Start of DATA FOR THIS TASK

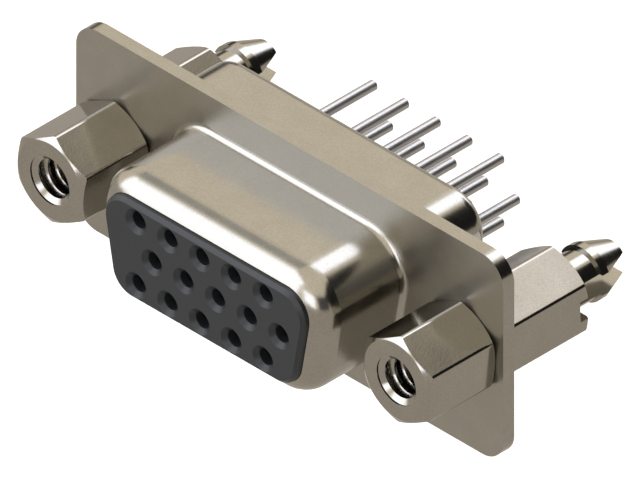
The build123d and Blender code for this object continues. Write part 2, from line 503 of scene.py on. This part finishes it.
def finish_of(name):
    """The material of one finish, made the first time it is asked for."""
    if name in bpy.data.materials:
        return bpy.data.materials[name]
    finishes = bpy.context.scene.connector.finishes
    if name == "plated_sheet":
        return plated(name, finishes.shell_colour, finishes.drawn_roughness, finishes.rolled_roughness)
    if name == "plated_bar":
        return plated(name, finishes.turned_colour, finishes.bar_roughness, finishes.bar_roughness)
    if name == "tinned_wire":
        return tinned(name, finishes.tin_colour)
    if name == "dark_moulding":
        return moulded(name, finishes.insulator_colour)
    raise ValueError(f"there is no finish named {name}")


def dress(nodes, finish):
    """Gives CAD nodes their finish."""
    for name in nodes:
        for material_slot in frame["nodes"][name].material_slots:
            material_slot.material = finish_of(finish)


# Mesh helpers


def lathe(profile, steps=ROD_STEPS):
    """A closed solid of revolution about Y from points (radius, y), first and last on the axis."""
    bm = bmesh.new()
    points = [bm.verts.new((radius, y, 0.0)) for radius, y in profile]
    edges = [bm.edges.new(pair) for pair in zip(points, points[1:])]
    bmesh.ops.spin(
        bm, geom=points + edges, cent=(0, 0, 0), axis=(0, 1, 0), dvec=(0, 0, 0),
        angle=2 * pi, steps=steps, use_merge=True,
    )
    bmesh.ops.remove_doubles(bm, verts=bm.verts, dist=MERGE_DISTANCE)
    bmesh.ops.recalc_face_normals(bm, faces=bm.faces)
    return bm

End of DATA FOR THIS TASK
Start of DATA FOR THIS TASK

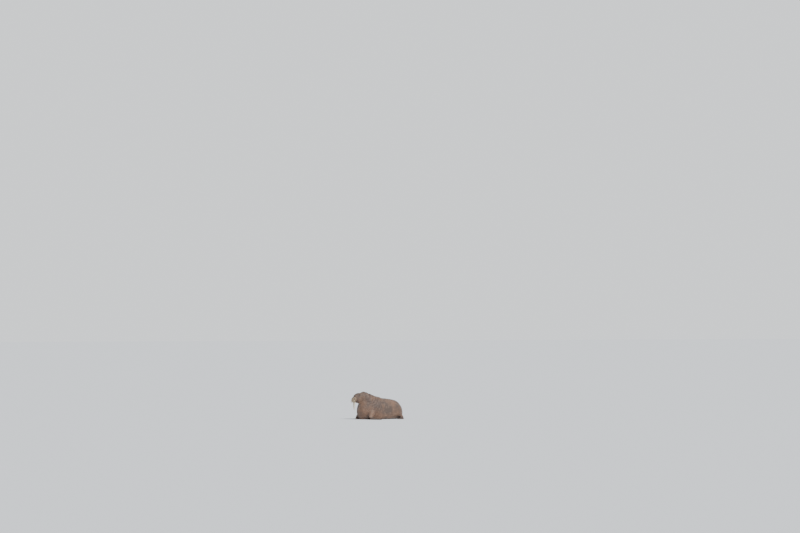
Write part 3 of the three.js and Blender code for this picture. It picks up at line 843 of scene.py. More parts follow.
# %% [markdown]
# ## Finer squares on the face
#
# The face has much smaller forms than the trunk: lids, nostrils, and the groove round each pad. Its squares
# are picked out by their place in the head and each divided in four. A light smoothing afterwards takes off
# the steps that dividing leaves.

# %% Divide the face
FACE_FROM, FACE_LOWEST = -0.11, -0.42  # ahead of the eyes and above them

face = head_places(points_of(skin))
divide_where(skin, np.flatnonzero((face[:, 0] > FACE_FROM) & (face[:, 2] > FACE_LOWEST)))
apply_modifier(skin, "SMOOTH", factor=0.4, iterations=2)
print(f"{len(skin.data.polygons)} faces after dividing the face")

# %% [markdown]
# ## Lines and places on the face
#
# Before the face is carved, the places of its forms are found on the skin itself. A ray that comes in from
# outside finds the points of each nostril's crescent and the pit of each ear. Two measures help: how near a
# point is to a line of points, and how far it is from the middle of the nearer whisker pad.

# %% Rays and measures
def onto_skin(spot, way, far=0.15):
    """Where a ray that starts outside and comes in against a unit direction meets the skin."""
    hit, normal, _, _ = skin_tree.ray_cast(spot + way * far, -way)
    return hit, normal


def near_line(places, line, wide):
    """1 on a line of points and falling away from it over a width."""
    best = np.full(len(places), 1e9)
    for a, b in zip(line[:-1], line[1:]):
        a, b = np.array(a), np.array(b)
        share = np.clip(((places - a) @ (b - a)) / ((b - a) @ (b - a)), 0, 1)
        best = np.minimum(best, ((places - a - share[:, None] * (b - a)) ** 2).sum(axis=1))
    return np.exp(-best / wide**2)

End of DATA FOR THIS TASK
Start of DATA FOR THIS TASK

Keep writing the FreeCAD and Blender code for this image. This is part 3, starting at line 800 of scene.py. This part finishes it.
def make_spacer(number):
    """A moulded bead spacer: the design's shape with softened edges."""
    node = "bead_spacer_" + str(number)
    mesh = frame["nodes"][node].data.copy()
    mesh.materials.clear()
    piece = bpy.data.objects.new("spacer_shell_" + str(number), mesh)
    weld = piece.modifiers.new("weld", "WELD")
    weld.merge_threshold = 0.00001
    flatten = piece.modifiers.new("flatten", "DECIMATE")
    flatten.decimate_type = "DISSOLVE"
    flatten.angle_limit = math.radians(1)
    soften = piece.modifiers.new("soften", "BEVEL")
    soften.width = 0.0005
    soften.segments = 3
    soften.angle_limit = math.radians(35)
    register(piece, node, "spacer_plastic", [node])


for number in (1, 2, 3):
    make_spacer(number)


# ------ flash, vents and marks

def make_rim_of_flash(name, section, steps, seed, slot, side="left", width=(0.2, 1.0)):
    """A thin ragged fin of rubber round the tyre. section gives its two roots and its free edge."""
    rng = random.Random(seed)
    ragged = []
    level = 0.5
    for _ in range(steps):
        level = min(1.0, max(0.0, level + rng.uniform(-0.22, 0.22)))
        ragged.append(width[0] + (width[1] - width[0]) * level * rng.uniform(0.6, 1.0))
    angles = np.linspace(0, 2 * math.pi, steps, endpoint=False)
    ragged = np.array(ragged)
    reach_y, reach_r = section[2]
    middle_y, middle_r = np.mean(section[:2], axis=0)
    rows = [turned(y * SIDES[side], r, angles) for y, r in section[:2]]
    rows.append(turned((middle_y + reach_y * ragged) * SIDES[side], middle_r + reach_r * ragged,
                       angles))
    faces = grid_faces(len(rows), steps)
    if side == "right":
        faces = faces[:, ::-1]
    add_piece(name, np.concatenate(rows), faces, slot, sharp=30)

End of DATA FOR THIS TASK

* JOB *
All lines in the listing above from the line containing "The build123d and" to the line containing "# Mesh helpers", inclusive, should be retyped exactly; no other lines should appear.

* ANSWER FOR THIS EXERCISE *
The build123d and Blender code for this object continues. Write part 2, from line 503 of scene.py on. This part finishes it.
def finish_of(name):
    """The material of one finish, made the first time it is asked for."""
    if name in bpy.data.materials:
        return bpy.data.materials[name]
    finishes = bpy.context.scene.connector.finishes
    if name == "plated_sheet":
        return plated(name, finishes.shell_colour, finishes.drawn_roughness, finishes.rolled_roughness)
    if name == "plated_bar":
        return plated(name, finishes.turned_colour, finishes.bar_roughness, finishes.bar_roughness)
    if name == "tinned_wire":
        return tinned(name, finishes.tin_colour)
    if name == "dark_moulding":
        return moulded(name, finishes.insulator_colour)
    raise ValueError(f"there is no finish named {name}")


def dress(nodes, finish):
    """Gives CAD nodes their finish."""
    for name in nodes:
        for material_slot in frame["nodes"][name].material_slots:
            material_slot.material = finish_of(finish)


# Mesh helpers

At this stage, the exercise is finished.